From the listing below, copy only the lines from the line that contains "make_rear_cover(face, floor)" to the line that contains "import math", counting those two lines as part of the copy.

**** Data provided

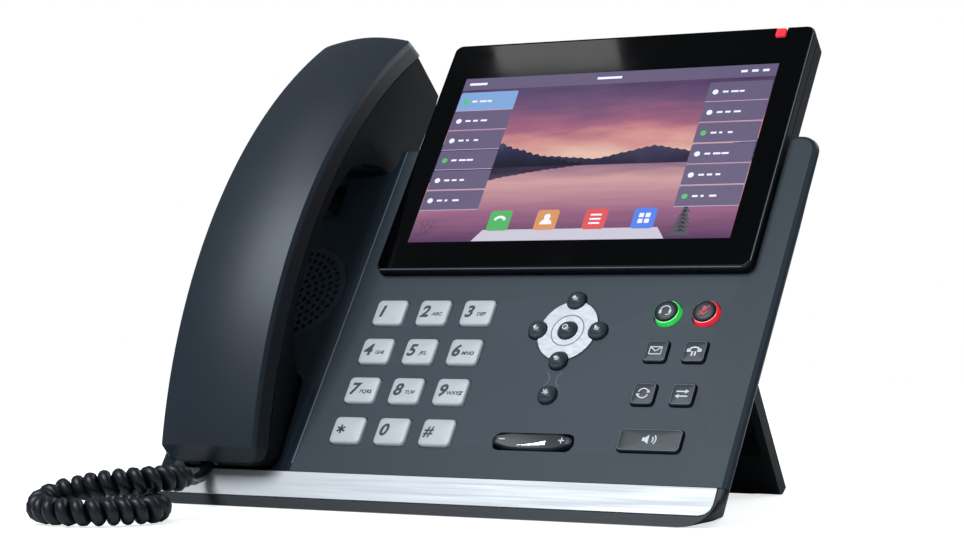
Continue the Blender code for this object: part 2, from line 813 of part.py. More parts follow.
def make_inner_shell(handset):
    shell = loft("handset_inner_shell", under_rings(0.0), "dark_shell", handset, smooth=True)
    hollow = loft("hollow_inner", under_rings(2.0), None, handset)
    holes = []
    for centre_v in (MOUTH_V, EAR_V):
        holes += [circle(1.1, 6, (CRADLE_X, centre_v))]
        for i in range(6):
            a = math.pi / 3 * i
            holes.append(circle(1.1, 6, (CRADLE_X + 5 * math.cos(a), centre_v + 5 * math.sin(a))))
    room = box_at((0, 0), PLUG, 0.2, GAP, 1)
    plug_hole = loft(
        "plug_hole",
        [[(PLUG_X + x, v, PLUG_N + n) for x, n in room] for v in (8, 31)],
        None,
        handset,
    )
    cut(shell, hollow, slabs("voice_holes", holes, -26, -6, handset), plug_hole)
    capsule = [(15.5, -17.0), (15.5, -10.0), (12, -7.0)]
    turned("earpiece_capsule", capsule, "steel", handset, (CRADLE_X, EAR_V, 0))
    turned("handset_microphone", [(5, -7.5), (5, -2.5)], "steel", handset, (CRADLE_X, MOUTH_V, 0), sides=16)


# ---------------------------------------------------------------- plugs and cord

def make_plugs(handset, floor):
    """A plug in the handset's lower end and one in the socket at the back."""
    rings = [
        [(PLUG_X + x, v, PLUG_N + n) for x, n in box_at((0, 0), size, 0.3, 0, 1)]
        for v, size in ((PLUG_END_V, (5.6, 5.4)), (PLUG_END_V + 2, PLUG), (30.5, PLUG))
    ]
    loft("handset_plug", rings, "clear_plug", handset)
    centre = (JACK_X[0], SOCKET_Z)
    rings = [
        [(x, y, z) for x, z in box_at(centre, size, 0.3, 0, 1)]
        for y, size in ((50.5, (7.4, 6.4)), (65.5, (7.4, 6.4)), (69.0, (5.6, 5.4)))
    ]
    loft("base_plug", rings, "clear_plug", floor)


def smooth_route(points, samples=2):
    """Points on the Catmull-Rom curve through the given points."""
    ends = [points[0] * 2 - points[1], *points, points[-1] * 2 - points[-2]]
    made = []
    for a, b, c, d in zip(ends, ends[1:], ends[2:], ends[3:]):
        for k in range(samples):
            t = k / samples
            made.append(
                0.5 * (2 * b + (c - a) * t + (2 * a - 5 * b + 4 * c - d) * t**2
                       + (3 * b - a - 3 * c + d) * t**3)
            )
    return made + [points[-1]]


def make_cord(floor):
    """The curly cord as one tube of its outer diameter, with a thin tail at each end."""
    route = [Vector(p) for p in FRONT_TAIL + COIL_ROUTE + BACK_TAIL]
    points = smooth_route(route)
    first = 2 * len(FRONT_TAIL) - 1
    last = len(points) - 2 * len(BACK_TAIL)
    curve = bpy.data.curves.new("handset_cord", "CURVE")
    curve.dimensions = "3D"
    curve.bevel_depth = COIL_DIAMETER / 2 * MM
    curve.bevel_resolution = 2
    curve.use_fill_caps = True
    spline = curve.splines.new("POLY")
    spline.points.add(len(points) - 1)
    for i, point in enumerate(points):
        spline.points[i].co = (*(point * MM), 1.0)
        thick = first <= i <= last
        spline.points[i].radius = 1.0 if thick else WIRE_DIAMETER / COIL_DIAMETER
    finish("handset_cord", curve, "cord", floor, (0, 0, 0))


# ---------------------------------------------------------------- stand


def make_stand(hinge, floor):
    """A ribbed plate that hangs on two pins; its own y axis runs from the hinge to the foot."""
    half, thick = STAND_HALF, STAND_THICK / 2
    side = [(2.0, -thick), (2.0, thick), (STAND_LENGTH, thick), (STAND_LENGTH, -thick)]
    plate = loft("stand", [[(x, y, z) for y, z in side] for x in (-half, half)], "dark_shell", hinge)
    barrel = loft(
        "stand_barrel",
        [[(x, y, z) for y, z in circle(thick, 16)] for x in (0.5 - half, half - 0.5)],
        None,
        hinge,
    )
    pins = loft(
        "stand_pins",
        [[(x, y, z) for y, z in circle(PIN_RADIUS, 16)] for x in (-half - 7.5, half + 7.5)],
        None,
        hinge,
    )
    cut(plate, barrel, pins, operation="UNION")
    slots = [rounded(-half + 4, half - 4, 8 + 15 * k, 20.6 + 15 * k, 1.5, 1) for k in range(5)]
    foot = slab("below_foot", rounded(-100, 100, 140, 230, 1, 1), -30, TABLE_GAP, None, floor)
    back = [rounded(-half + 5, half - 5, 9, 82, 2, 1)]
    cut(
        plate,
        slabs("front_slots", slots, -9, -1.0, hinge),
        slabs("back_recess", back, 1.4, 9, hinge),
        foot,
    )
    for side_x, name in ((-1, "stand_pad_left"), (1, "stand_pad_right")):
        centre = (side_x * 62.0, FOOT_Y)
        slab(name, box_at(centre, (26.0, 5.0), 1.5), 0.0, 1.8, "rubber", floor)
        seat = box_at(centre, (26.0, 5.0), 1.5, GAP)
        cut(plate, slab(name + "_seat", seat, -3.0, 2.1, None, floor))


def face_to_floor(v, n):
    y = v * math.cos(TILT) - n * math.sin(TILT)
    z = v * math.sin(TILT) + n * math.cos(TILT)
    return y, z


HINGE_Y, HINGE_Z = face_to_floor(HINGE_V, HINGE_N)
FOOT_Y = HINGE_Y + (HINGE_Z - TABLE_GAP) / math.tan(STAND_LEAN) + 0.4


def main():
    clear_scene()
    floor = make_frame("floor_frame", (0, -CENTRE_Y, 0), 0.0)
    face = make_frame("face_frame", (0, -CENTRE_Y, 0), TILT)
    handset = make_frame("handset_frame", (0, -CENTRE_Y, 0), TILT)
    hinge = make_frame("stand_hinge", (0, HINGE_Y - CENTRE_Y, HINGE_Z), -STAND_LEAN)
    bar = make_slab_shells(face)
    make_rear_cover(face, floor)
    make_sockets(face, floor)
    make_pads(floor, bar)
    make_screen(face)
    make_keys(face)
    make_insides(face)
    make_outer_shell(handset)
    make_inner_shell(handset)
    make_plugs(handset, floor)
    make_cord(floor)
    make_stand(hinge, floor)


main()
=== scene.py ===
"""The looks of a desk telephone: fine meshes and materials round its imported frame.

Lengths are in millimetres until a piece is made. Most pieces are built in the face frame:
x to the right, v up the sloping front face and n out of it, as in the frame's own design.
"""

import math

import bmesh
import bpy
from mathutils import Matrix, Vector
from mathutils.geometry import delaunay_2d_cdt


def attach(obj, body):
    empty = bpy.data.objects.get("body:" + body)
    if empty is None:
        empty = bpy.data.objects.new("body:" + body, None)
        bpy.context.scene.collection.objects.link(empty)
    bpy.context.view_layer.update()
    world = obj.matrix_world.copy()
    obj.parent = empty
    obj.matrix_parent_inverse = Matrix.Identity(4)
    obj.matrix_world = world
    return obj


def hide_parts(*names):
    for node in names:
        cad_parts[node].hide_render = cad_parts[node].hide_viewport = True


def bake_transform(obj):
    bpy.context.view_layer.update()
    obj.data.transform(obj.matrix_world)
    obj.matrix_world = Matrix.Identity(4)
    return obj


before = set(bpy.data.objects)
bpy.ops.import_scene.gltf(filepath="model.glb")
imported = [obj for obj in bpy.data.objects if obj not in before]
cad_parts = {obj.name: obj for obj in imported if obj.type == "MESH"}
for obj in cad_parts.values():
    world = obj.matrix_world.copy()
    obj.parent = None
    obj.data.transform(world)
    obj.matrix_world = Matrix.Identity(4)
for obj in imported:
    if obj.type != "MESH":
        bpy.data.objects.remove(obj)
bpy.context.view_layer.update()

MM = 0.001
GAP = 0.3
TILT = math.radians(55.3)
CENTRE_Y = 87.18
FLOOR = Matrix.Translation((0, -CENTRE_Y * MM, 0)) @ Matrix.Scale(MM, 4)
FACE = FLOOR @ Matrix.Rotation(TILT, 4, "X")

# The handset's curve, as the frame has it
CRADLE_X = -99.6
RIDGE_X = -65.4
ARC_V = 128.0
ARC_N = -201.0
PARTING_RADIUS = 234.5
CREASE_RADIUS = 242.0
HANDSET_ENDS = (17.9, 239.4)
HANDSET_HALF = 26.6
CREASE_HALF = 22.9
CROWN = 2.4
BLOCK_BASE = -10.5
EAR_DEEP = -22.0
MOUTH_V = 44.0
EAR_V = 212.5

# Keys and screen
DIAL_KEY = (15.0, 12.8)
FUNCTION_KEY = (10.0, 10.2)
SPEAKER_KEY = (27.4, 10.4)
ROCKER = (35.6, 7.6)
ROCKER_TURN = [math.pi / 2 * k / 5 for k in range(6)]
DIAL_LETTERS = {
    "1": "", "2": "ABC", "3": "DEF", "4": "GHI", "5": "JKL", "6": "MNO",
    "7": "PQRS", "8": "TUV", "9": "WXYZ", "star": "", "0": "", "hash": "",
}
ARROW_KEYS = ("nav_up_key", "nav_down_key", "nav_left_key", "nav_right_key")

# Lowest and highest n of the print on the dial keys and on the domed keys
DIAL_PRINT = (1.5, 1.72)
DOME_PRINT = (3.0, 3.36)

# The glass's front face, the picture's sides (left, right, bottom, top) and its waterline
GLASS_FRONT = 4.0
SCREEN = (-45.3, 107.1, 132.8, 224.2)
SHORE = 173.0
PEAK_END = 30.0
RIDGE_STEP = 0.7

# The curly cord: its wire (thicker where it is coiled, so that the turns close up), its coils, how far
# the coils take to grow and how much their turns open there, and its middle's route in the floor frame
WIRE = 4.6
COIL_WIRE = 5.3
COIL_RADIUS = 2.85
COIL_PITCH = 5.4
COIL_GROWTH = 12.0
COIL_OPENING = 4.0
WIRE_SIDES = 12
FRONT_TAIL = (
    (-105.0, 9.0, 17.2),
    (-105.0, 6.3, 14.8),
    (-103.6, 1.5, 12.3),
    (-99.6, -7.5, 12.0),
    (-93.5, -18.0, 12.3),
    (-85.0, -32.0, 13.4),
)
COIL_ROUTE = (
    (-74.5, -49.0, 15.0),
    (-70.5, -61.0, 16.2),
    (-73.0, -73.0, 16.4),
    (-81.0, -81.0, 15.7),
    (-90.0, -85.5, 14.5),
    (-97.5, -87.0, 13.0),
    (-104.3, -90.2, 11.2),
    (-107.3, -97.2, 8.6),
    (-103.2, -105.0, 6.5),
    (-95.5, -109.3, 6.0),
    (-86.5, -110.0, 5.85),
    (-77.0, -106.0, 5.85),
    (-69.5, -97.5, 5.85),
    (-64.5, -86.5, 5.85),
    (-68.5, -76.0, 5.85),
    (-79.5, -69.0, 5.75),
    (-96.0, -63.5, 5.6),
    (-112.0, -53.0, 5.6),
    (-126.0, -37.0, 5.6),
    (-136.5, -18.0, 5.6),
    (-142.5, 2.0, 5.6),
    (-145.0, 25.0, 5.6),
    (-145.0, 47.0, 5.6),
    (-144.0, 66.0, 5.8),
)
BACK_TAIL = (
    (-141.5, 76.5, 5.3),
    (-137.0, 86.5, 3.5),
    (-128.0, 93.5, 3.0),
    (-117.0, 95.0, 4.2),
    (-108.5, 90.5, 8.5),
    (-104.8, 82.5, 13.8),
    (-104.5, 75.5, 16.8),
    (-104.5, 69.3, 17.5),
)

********

▶ **Finished exercise**
    make_rear_cover(face, floor)
    make_sockets(face, floor)
    make_pads(floor, bar)
    make_screen(face)
    make_keys(face)
    make_insides(face)
    make_outer_shell(handset)
    make_inner_shell(handset)
    make_plugs(handset, floor)
    make_cord(floor)
    make_stand(hinge, floor)


main()
=== scene.py ===
"""The looks of a desk telephone: fine meshes and materials round its imported frame.

Lengths are in millimetres until a piece is made. Most pieces are built in the face frame:
x to the right, v up the sloping front face and n out of it, as in the frame's own design.
"""

import math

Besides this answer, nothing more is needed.